Infinite-Horizon Offline Reinforcement Learning with Linear Function Approximation: Curse of Dimensionality and Algorithm

In this paper, we investigate the sample complexity of policy evaluation in infinite-horizon offline reinforcement learning (also known as the off-policy evaluation problem) with linear function approximation. We identify a hard regime $dγ^{2}>1$, where $d$ is the dimension of the feature vector and $γ$ is the discount rate. In this regime, for any $q\in[γ^{2},1]$, we can construct a hard instance such that the smallest eigenvalue of its feature covariance matrix is $q/d$ and it requires $Ω\left(\frac{d}{γ^{2}\left(q-γ^{2}\right)\varepsilon^{2}}\exp\left(Θ\left(dγ^{2}\right)\right)\right)$ samples to approximate the value function up to an additive error $\varepsilon$. Note that the lower bound of the sample complexity is exponential in $d$. If $q=γ^{2}$, even infinite data cannot suffice.
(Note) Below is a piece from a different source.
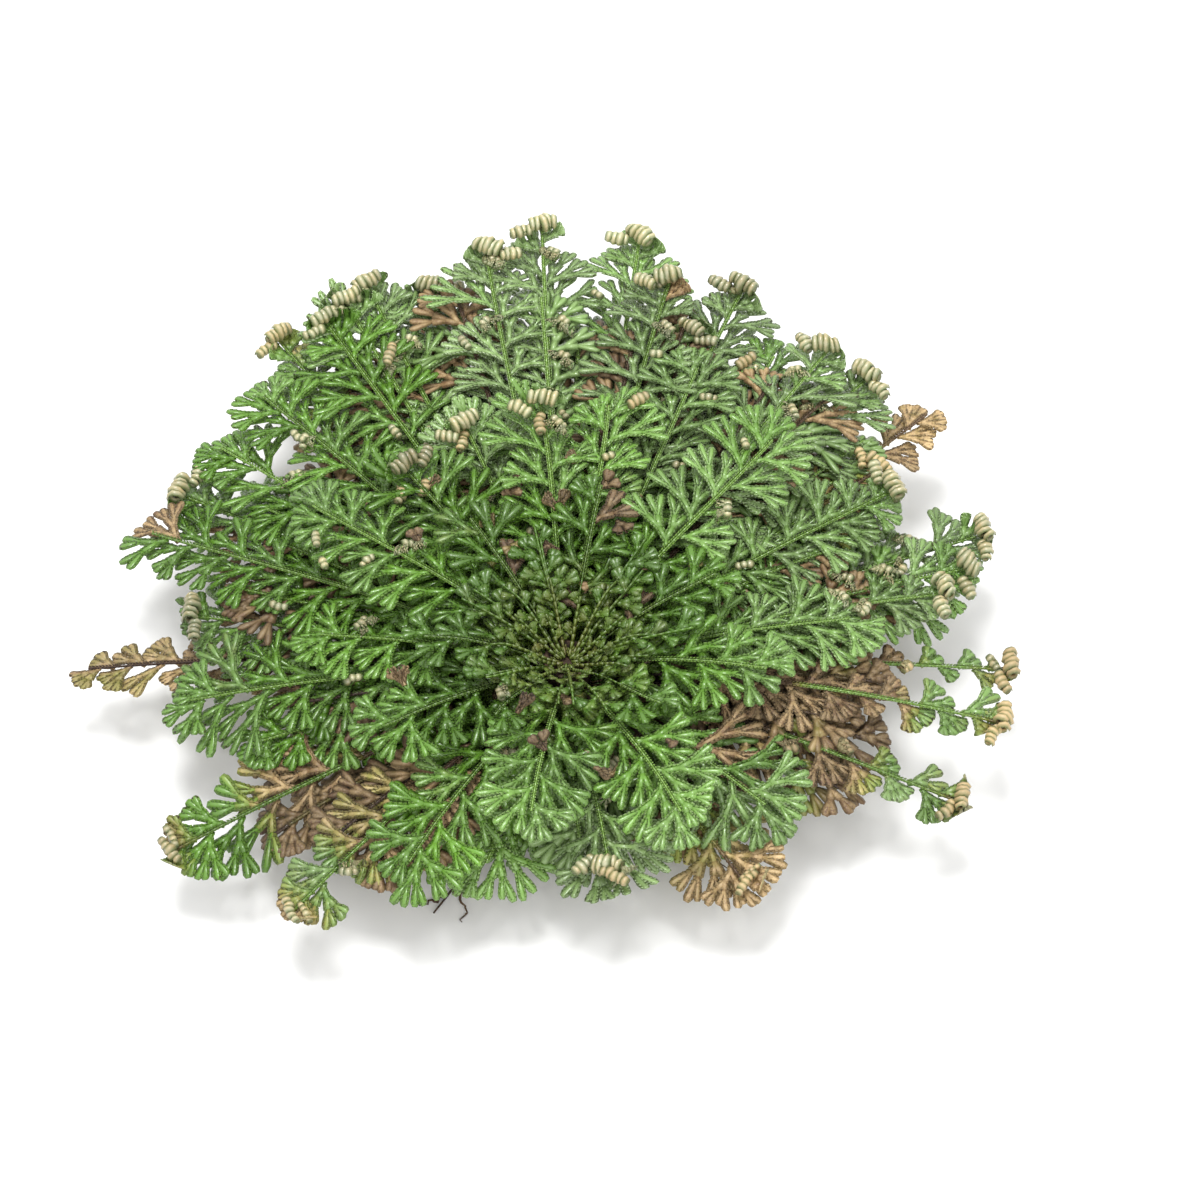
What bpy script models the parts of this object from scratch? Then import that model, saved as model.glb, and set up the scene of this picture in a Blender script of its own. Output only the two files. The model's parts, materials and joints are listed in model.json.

Under the low distribution shift assumption, we show that there is an algorithm that needs at most $O\left(\max\left\{ \frac{\left\Vert θ^π\right\Vert _{2}^{4}}{\varepsilon^{4}}\log\frac{d}δ,\frac{1}{\varepsilon^{2}}\left(d+\log\frac{1}δ\right)\right\} \right)$ samples ($θ^π$ is the parameter of the policy in linear function approximation) and guarantees approximation to the value function up to an additive error of $\varepsilon$ with probability at least $1-δ$.